=== DATASET CONTENT ===
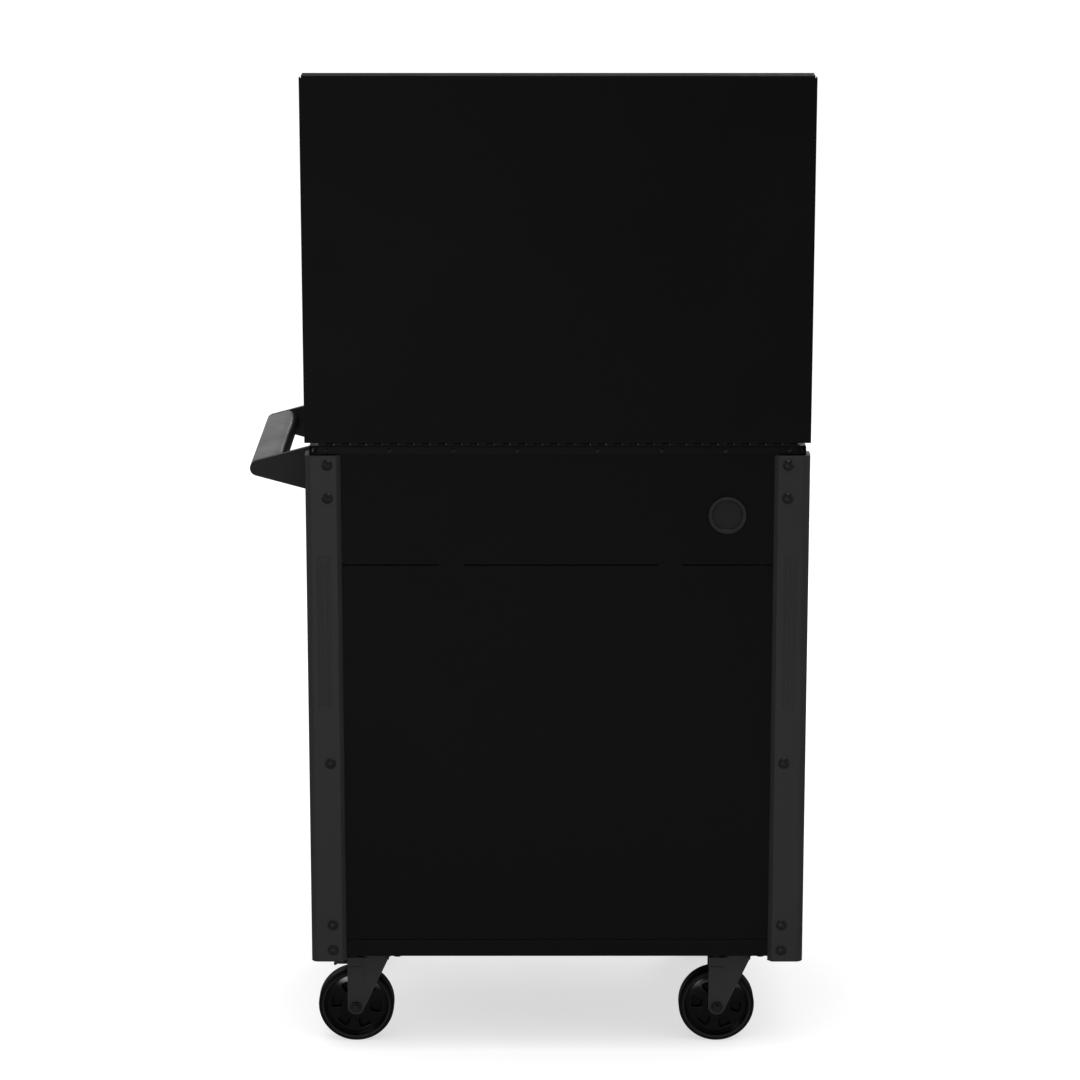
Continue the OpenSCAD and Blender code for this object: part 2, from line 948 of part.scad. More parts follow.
// One channel of a slide: its web stands at x = web_x and its lips point to the drawer
module slide_channel(web_x, depth, h, len, y0, z) {
    translate([0, y0, z])
        difference() {
            block([web_x - depth, 0, -h / 2], [web_x, len, h / 2]);
            block([web_x - depth - 1, -1, -h / 2 + slide_t], [web_x - slide_t, len + 1, h / 2 - slide_t]);
        }
}

module drawer_slides_outer() {
    color([0.7, 0.7, 0.72])
    both_sides()
        for (i = [0 : len(drawer_h) - 1])
            slide_channel(post_x, slide_outer_d, slide_h, slide_outer_len, -slide_y0, slide_z(i));
}

module drawer_slides_mid(i) {
    color([0.7, 0.7, 0.72])
    both_sides()
        slide_channel(slide_mid_x, slide_mid_d, slide_h - 2 * slide_t - 2 * slide_nest,
                      slide_mid_len, -slide_y0 + 2, slide_z(i));
}

// ---------- lock ----------

module lock_body() {
    color([0.75, 0.75, 0.77])
    difference() {
        union() {
            rod_y(lock_r, -wall_y - 1, -wall_y + 16, lock_x, lock_z);
            rod_y(lock_rim_r, -wall_y - 3.5, -wall_y, lock_x, lock_z);
            translate([lock_x, -wall_y + sheet + 6, lock_z])
                rotate([90, 0, 0])
                    cylinder(r = 14, h = 6, $fn = 6);
        }
        rod_y(lock_bore_r, -wall_y - 5, -wall_y + 18, lock_x, lock_z);
    }
}

// The plug turns in the lock's body; its cam hangs down behind the panel
module lock_plug() {
    color([0.8, 0.8, 0.82])
    difference() {
        union() {
            rod_y(lock_plug_r, -wall_y - 4.2, -wall_y + 21, lock_x, lock_z);
            difference() {
                block([lock_x - 7, -wall_y + 16.5, lock_z - cam_len], [lock_x + 7, -wall_y + 19, lock_z + 7]);
                rod_y(2, -wall_y + 16, -wall_y + 20, lock_x, lock_z - cam_len + 8);
            }
        }
        block([lock_x - 0.8, -wall_y - 5, lock_z - 4], [lock_x + 0.8, -wall_y + 6, lock_z + 4]);
    }
}

// ---------- casters ----------

module at_casters() {
    for (sx = [-1, 1], sy = [-1, 1])
        translate([sx * swivel_x, sy * swivel_y, 0])
            children();
}

module at_plate_bolts() {
    for (bx = [-1, 1], by = [-1, 1])
        translate([bx * bolt_x, by * bolt_y, 0])
            children();
}

// Top plate, upper race and the riveted king pin
module caster_plates() {
    color([0.15, 0.15, 0.16])
    at_casters()
        difference() {
            union() {
                translate([0, 0, plate_z])
                    linear_extrude(plate_t)
                        rounded_rect(plate_w, plate_d, 8);
                translate([0, 0, race_z])
                    cylinder(r1 = race_r - 3, r2 = race_r, h = plate_z - race_z + 0.01);
                translate([0, 0, crown_z0 - fork_t - 4])
                    cylinder(r = king_r, h = race_z - crown_z0 + fork_t + 5);
                translate([0, 0, crown_z0 - fork_t - 6])
                    cylinder(r = king_r + 5, h = 5.5);
            }
            at_plate_bolts()
                translate([0, 0, plate_z - 1])
                    cylinder(r = bolt_r + 0.2, h = 10);
        }
}

// Hex bolts up through plate and pan, each with its nut inside the pan
module caster_bolts() {
    color([0.12, 0.12, 0.125])
    at_casters()
        at_plate_bolts() {
            translate([0, 0, plate_z - 5.3])
                cylinder(r = bolt_head / 2 / cos(30), h = 5.3, $fn = 6);
            translate([0, 0, plate_z - 1])
                cylinder(r = bolt_r, h = 14);
            difference() {
                translate([0, 0, cab_bottom + sheet])
                    cylinder(r = bolt_head / 2 / cos(30), h = 6.5, $fn = 6);
                translate([0, 0, cab_bottom + sheet - 1])
                    cylinder(r = bolt_r - 0.5, h = 9);
            }
        }
}

// A leg's outline: crown edge, slanted web and the rounded end about the axle
module fork_leg_2d() {
    hub = [trail, axle_z];
    back_top = [fork_back, crown_z0];
    front_edge = trail + fork_end_r;
    translate(hub)
        circle(fork_end_r);
    polygon([back_top, touch(back_top, hub, fork_end_r - fork_tuck, 1), hub,
             [front_edge, axle_z], [front_edge, crown_z0]]);
}

// The flat raised pad that runs from under the crown down to the axle
module fork_pad_2d() {
    translate([trail, axle_z])
        circle(pad_half);
    translate([trail - pad_half, axle_z])
        square([2 * pad_half, pad_top - pad_r - axle_z]);
    translate([trail - pad_half + pad_r, axle_z])
        square([2 * (pad_half - pad_r), pad_top - axle_z]);
    for (s = [-1, 1])
        translate([trail + s * (pad_half - pad_r), pad_top - pad_r])
            circle(pad_r);
}

module caster_fork(braked) {
    color([0.16, 0.16, 0.165])
    difference() {
        union() {
            translate([0, 0, crown_z0 - 2])
                cylinder(r1 = crown_r - crown_flare, r2 = crown_r, h = 6);
            translate([0, 0, crown_z0 + 4])
                cylinder(r = crown_r, h = crown_z1 - crown_z0 - 4);
            block([fork_back, -fork_in_y - fork_t, crown_z0 - fork_t],
                  [trail + fork_end_r, fork_in_y + fork_t, crown_z0 + 0.01]);
            for (s = [0, 1])
                mirror([0, s, 0]) {
                    along_y(fork_in_y, fork_in_y + fork_t)
                        fork_leg_2d();
                    along_y(fork_in_y + fork_t, fork_in_y + fork_t + 1)
                        fork_pad_2d();
                }
        }
        translate([0, 0, crown_z0 - 10])
            cylinder(r = king_bore_r, h = 30);
        rod_y(axle_bore_r, -40, 40, trail, axle_z);
        if (braked)
            rod_y(3.06, -40, 40, pedal_pin_x, pedal_pin_z);
    }
}

module caster_axle() {
    hex_r = 9.5;
    out = fork_in_y + fork_t + 1;
    color([0.1, 0.1, 0.105])
    translate([trail, 0, axle_z]) {
        rod_y(axle_r, -out, out + 14, 0, 0);
        for (y = [-out, out + 7])
            translate([0, y, 0])
                rotate([90, 0, 0])
                    cylinder(r = hex_r, h = 7, $fn = 6);
    }
}

// Six rounded pockets, narrow towards the hub
module core_pockets_2d() {
    for (i = [0 : pocket_count - 1])
        rotate(pocket_turn + i * 360 / pocket_count)
            hull() {
                for (s = [-1, 1]) {
                    translate([pocket_in, s * pocket_in_half])
                        circle(3, $fn = 32);
                    translate([pocket_out, s * pocket_out_half])
                        circle(3.5, $fn = 32);
                }
            }
}

module caster_core() {
    color([0.03, 0.03, 0.035])
    translate([trail, 0, axle_z])
        rotate([90, 0, 0])
            difference() {
                union() {
                    difference() {
                        cylinder(r = core_r, h = 2 * core_half, center = true);
                        for (s = [0, 1])
                            mirror([0, 0, s])
                                translate([0, 0, core_half - 3])
                                    difference() {
                                        cylinder(r = rim_in_r + 2, h = 10);
                                        translate([0, 0, -1])
                                            cylinder(r = hub_r + 4, h = 12);
                                    }
                        translate([0, 0, -core_half])
                            linear_extrude(2 * core_half)
                                core_pockets_2d();
                    }
                    cylinder(r = rim_in_r, h = 2 * web_half, center = true);
                    cylinder(r = hub_r, h = 2 * hub_half, center = true);
                }
                cylinder(r = hub_bore_r, h = 60, center = true);
            }
}

module caster_tyre() {
    r = tyre_r;
    out_r = wheel_d / 2;
    in_r = core_r + 0.05;
    half = tyre_w / 2;
    color([0.07, 0.07, 0.075])
    translate([trail, 0, axle_z])
        rotate([90, 0, 0])
            rotate_extrude()
                union() {
                    translate([in_r, -half])
                        square([out_r - in_r - r, 2 * half]);
                    translate([in_r, -half + r])
                        square([out_r - in_r, 2 * (half - r)]);
                    for (s = [-1, 1])
                        translate([out_r - r, s * (half - r)])
                            circle(r);
                }
}

// A pressed pedal on a cross pin, with the shoe that bears on the tyre
module caster_pedal() {
    color([0.2, 0.2, 0.205]) {
        rod_y(3, -fork_in_y - fork_t - 0.6, fork_in_y + fork_t + 0.6, pedal_pin_x, pedal_pin_z);
        rod_y(5, -pedal_half, pedal_half, pedal_pin_x, pedal_pin_z);
        block([pedal_pin_x, -pedal_half, pedal_pin_z - 1.5], [pedal_end, pedal_half, pedal_pin_z + 1.5]);
        rod_y(2.6, -pedal_half, pedal_half, pedal_end, pedal_pin_z - 1.1);
        block([pedal_pin_x + 6, -pedal_half + 4, pedal_pin_z - 7.5],
              [pedal_pin_x + 20, pedal_half - 4, pedal_pin_z - 1]);
    }
}

// Puts one caster's piece under its corner
module at_caster(sx, sy) {
    translate([sx * swivel_x, sy * swivel_y, 0])
        children();
}

// ---------- the whole object ----------

// Moves the origin from the cabinet's middle plane to the middle of the whole object
module placed() {
    translate([-origin_x, 0, 0])
        children();
}

placed() side_panel_left();
placed() side_panel_right();
placed() back_panel_upper();
placed() back_panel_lower();
placed() front_panel();
placed() bottom_pan();
placed() till_floor();
placed() corner_posts();
placed() corner_guards();
placed() panel_screws();
placed() hinge_body_leaf();
placed() hinge_pin();
placed() cable_grommet();
placed() grommet_membrane();
placed() handle_arms();
placed() handle_grip();
placed() drawer_slides_outer();
placed() lock_body();
placed() lock_plug();
placed() caster_plates();
placed() caster_bolts();
placed() strut_brackets();
placed() lid_panel();
placed() hinge_lid_leaf();
placed() lid_stiffener();
placed() lid_studs();
placed() strut_cylinder(-1);  // strut_left_cylinder
placed() strut_rod(-1);  // strut_left_rod
placed() strut_cylinder(1);  // strut_right_cylinder
placed() strut_rod(1);  // strut_right_rod
placed() drawer_tub(0);  // drawer_1_tub
placed() drawer_front(0);  // drawer_1_front
placed() drawer_slides_mid(0);  // drawer_1_slides_mid
placed() drawer_tub(1);  // drawer_2_tub
placed() drawer_front(1);  // drawer_2_front
placed() drawer_slides_mid(1);  // drawer_2_slides_mid
placed() drawer_tub(2);  // drawer_3_tub
placed() drawer_front(2);  // drawer_3_front
placed() drawer_slides_mid(2);  // drawer_3_slides_mid
placed() drawer_tub(3);  // drawer_4_tub
placed() drawer_front(3);  // drawer_4_front
placed() drawer_slides_mid(3);  // drawer_4_slides_mid
placed() at_caster(1, 1) caster_fork(true);  // caster_rear_right_fork
placed() at_caster(1, 1) caster_axle();  // caster_rear_right_axle
placed() at_caster(1, 1) caster_core();  // caster_rear_right_core
placed() at_caster(1, 1) caster_tyre();  // caster_rear_right_tyre
placed() at_caster(1, 1) caster_pedal();  // caster_rear_right_pedal
placed() at_caster(-1, 1) caster_fork(false);  // caster_rear_left_fork
placed() at_caster(-1, 1) caster_axle();  // caster_rear_left_axle
placed() at_caster(-1, 1) caster_core();  // caster_rear_left_core
placed() at_caster(-1, 1) caster_tyre();  // caster_rear_left_tyre
placed() at_caster(1, -1) caster_fork(true);  // caster_front_right_fork
placed() at_caster(1, -1) caster_axle();  // caster_front_right_axle
placed() at_caster(1, -1) caster_core();  // caster_front_right_core
placed() at_caster(1, -1) caster_tyre();  // caster_front_right_tyre
placed() at_caster(1, -1) caster_pedal();  // caster_front_right_pedal
placed() at_caster(-1, -1) caster_fork(false);  // caster_front_left_fork
placed() at_caster(-1, -1) caster_axle();  // caster_front_left_axle
placed() at_caster(-1, -1) caster_core();  // caster_front_left_core
placed() at_caster(-1, -1) caster_tyre();  // caster_front_left_tyre
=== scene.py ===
# %% [markdown]
# # A rolling tool chest in Blender
#
# The chest is a black steel cabinet on four swivel casters. It has a till under a lift-up lid, four drawers on
# ball slides, moulded guards on its corners and a push handle on one side. Its frame comes from a CAD model that
# already moves and fits, so this file is about looks: the light, the finishes, and the small soft or bright
# pieces that a steel chest carries, such as mats, bumpers and slide rails.
#
# Lengths are in metres. X points to the handle side, Y to the back and Z up.

import json
import math

import bmesh
import bpy
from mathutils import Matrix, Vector


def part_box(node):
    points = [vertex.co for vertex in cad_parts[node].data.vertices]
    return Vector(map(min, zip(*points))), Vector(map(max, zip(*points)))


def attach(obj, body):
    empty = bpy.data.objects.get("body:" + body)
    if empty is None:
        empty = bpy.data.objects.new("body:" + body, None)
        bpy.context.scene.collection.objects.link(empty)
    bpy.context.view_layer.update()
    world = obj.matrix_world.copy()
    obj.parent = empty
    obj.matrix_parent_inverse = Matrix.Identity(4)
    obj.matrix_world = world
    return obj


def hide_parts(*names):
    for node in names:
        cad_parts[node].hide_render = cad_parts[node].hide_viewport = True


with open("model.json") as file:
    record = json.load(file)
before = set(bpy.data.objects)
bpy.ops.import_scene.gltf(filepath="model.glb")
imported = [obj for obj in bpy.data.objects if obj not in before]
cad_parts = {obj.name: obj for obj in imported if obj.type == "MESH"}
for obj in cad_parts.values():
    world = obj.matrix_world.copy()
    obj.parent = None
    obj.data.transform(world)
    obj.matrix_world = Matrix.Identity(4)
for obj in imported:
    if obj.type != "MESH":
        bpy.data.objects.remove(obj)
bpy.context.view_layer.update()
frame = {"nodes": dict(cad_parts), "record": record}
nodes = frame["nodes"]
record = frame["record"]

# %% [markdown]
# ## The camera
#
# The chest is seen square from the back, from above its lid, through a long lens. A long lens keeps the sides
# almost parallel, so the steel looks straight and heavy. A camera is placed by saying where it stands, how far it
# tips down and how long its lens is. Standing it relative to the guards' rear face keeps the view right if the
# chest ever changes size.

# %% Camera
guards_low, guards_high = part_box("corner_guards")
cabinet_mid_x = (guards_low[0] + guards_high[0]) / 2
camera_back = 5.776
camera_height = 2.208
camera_aside = 0.028
camera_tip = math.radians(13.06)
lens_mm = 123.9

camera_data = bpy.data.cameras.new("back_view")
camera_data.lens = lens_mm
camera_data.sensor_width = 36.0
camera = bpy.data.objects.new("back_view", camera_data)
camera.location = (cabinet_mid_x + camera_aside, guards_high[1] + camera_back, camera_height)
camera.rotation_euler = (math.radians(90) - camera_tip, 0, math.radians(180))
bpy.context.scene.collection.objects.link(camera)
bpy.context.scene.camera = camera
print("camera stands at", [round(v, 3) for v in camera.location])

# %% [markdown]
# ## Floor and light
#
# Black paint shows only what it reflects, so the light matters more than the paint. A photographer does two
# things at once here. A big white room lights everything evenly, so the floor goes white and no panel has a dark
# side. Then a few bright cards are set where only a fold, a dome or a rounded rim can mirror them, and each draws
# a pale line there. In Blender both are easy to separate: a lamp or the sky can be hidden from mirror rays, or
# seen by mirror rays alone.

# %% Floor
floor_radius = 40.0
floor_mesh = bpy.data.meshes.new("studio_floor")
floor_build = bmesh.new()
bmesh.ops.create_circle(floor_build, cap_ends=True, segments=96, radius=floor_radius)
floor_build.to_mesh(floor_mesh)
floor_build.free()
studio_floor = bpy.data.objects.new("studio_floor", floor_mesh)
bpy.context.scene.collection.objects.link(studio_floor)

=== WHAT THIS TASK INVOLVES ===
Give the number of lines that carry the word "model", with nothing added.

=== SOLUTION ===
3